I am SO SO SO SO SO sick of being on the outside. I am SO SICK of paying the price for his carelessness.
I am so sick of feeling disposable. I am sick of bullshit excuses for not telling me - the one person he is SUPPOSED to love aside from his children, that he loves me.
So... he will read this, and then what? My hope, is he will vow to me he will change. SHOW me he cares. SHOW me he would be upset if I left him. Tell me he loves me. Because I am not going to live feeling like I am second, third, or fourth. Or like I don't even make his top ten to whatever his female flavor of the month is... or his self destructiveness... or his desire to wade in misery....
All I expect from him, is love. That is not too much to ask, at all. Yet last night - he had the audacity to make me feel like it is MY fault I never hear those words from his mouth. How twisted is that.
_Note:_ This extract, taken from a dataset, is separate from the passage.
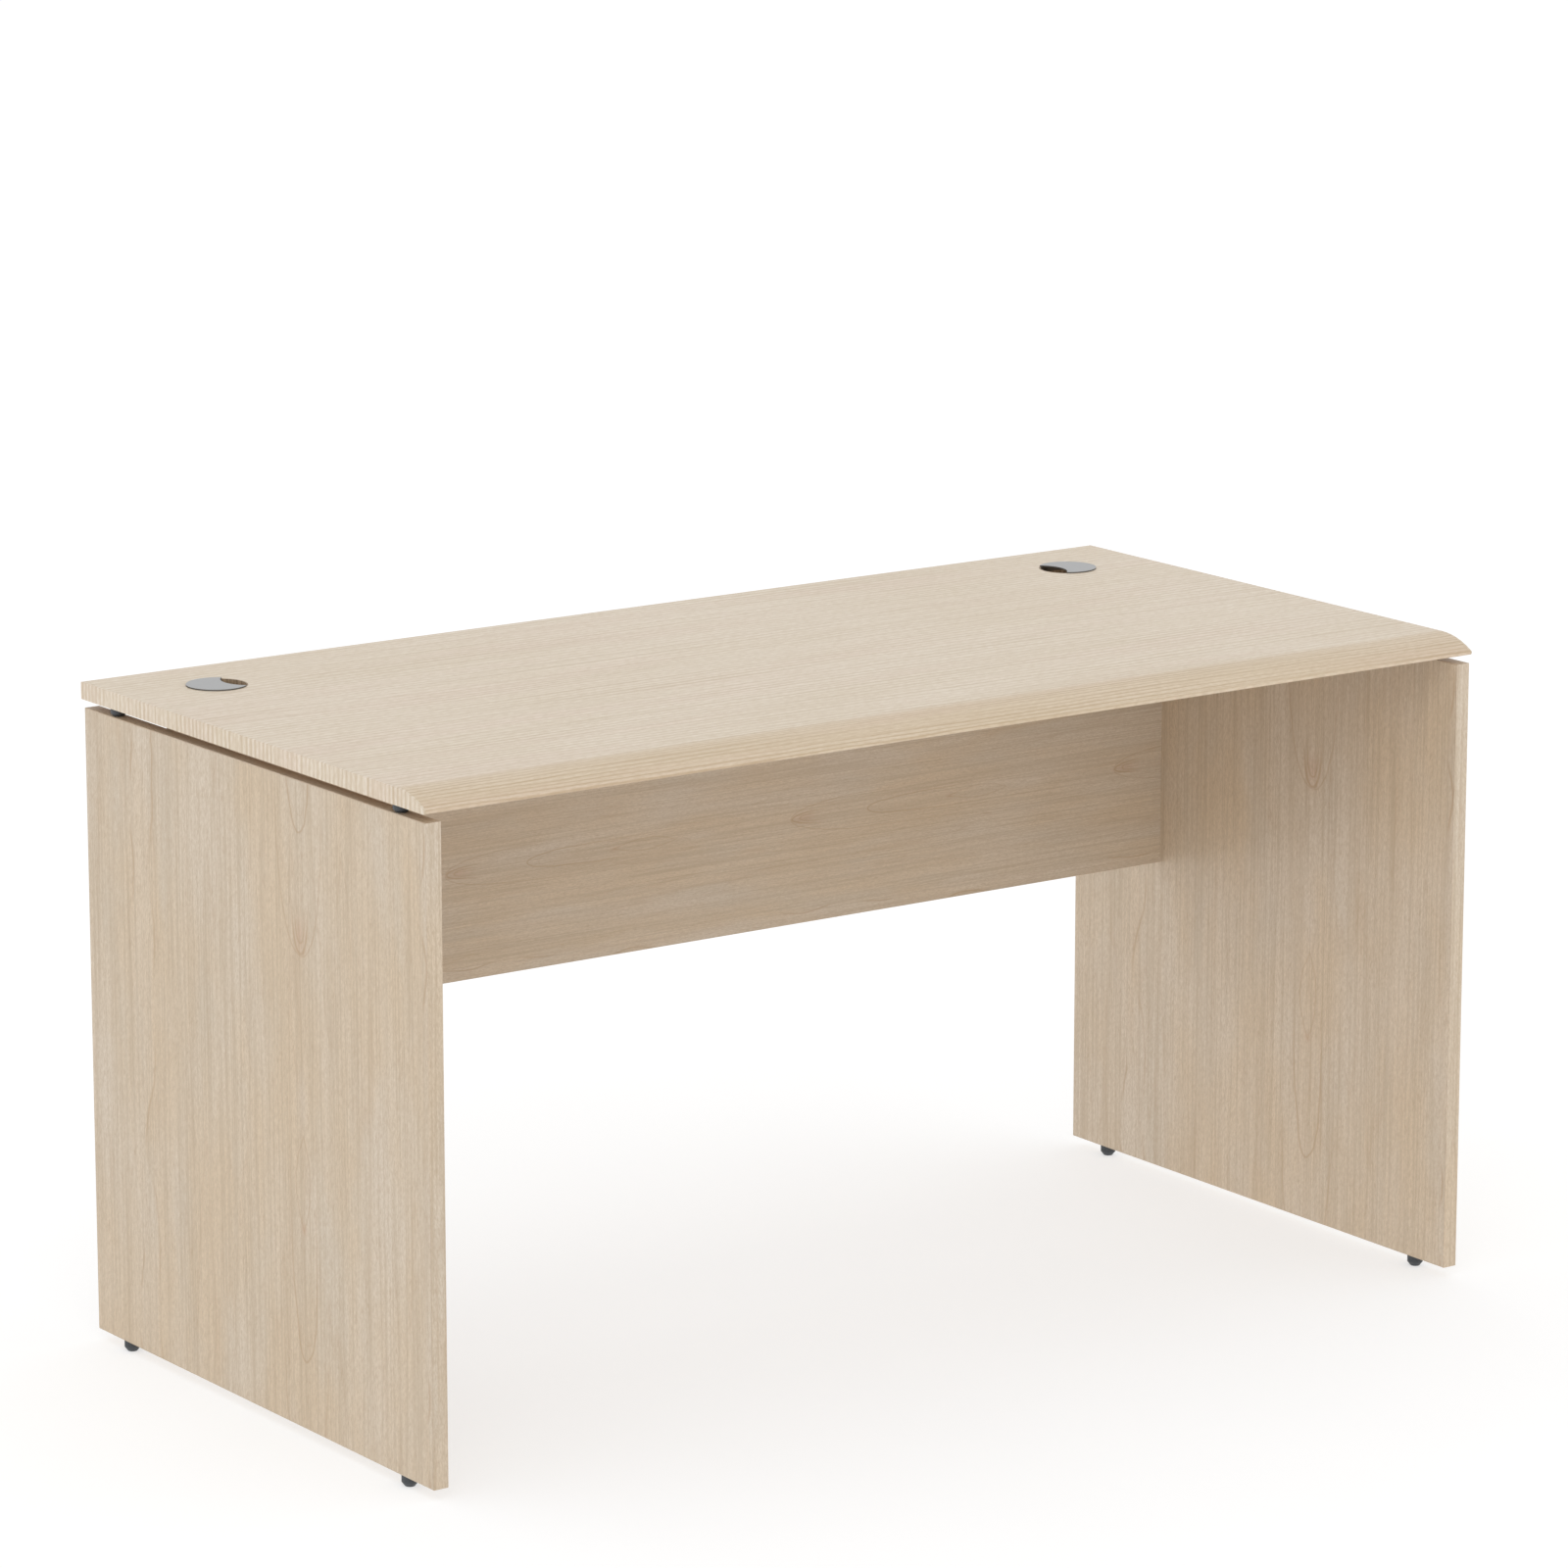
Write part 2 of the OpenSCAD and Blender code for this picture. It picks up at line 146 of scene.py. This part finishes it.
# Arches: tip, half width, reach, thickness, length, strength
ARCHES = (
    (-0.002, 0.052, 0.090, 0.0012, 0.260, 0.65),
    (0.000, 0.018, 0.030, 0.0018, 0.070, 1.00),
    (0.012, 0.011, 0.018, 0.0013, 0.050, 0.80),
    (0.131, 0.0255, 0.050, 0.0014, 0.250, 0.90),
    (0.150, 0.040, 0.110, 0.0010, 0.200, 0.30),
)
# Small oval: centre, half length, half width, thickness
OVAL = (0.327, 0.052, 0.0145, 0.0012)
# Reddish tips and pale patches: centre, half length, half width
TIPS = ((0.020, 0.018, 0.010), (0.277, 0.006, 0.005))
PALE_PATCH = (0.416, 0.034, 0.011)
# Wavy band: its place across, and the place, length and size of its bulge
BAND_V = 0.306
BULGE_U, BULGE_LENGTH, BULGE = 0.305, 0.055, 0.024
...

I don't want him to read this, and get more depressed. I want him to open UP to me. I want him to see what is right in front of him. I want him to LOVE ME, and LOVE his family. Not because he is "supposed too" - but because he DOES. I want him to be REAL. To be a happy, loving father and husband. Or, I at least need to know he WANTS to be that - so we can work together to make it HAPPEN.
Why am I finding myself here? This is not how it was supposed to be. He was simply supposed to love me - if he loved me, he would confide in me, if he confided in me, I would trust him, if I trusted him, I would know that - no matter what life continues to throw at us - we can make it through it... I know I am worth it.